As for the Ottawa Silver Seven, they held onto the Stanley Cup until 1906 when they lost it to the Montreal Wanderers.

But that was not the end of their story.

In 1910 the team joined the National Hockey Association, and then the National Hockey League in 1917.

Now the team is known as the Ottawa Senators, and from 1903 to 1927, they won 11 Stanley Cups until they folded in 1934.

In 1950 they were chosen as the Greatest Hockey Team of the First Half of the Century.

The team returned to the NHL in 1992 but, as of yet, has not won the Stanley Cup.

But you might be wondering what happened to the legendary one-eyed hockey player, Frank McGee?

[TRANSITION]

A year after his record setting performance against The Nuggets McGee retired from the game in 1906.

For as long as he played for the Silver Seven, they never lost a single Stanley Cup challenge.

By the end of his hockey career, he had 134 goals in 55 games.

McGee spent the next decade working as a civil servant in Ottawa, but his life changed when the First World War began.

Soon after Canada entered the war in August 1914, McGee enlisted.

How did he pass the physical with one eye?

McGee tricked the doctor examining him.

His nephew, Houston McGee, said,

“When he was asked to cover one eye and read the chart, he covered his blind eye, and when required to cover the other eye, he switched hands instead of eyes.”

On Sept. 14, 1915, McGee arrived on the front lines of France.

A few months later on Dec. 17, his armored car was hit by a shell, and he suffered a knee injury.

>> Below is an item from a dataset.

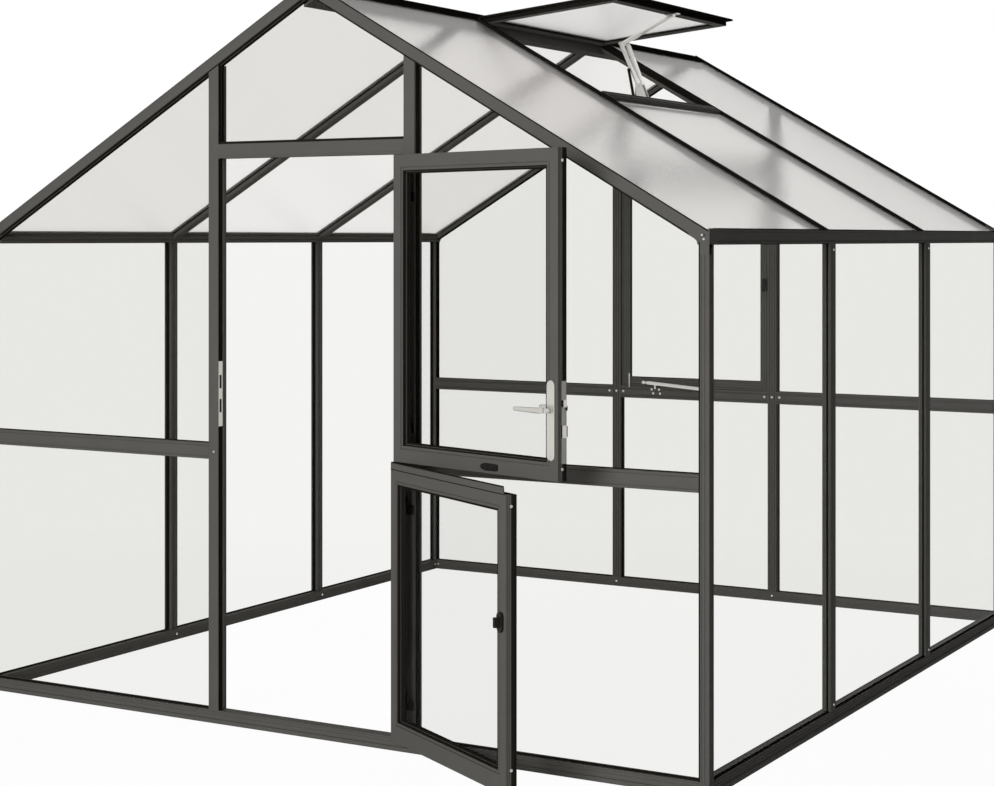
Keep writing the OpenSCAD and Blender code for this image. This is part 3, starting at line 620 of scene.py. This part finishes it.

McGee recovered in England and was cleared for service on July 7, 1916.

He was given the option of taking a clerical post far from the front lines or returning to his battalion.

He chose the second option and entered the Battle of the Somme with his fellow troops.

On Sept. 16, 1916, an artillery shell landed next to him and exploded, killing him instantly.

His body was never recovered.

When the Hockey Hall of Fame inducted its first inductees in 1945, McGee was one of first nine players to enter the Hall.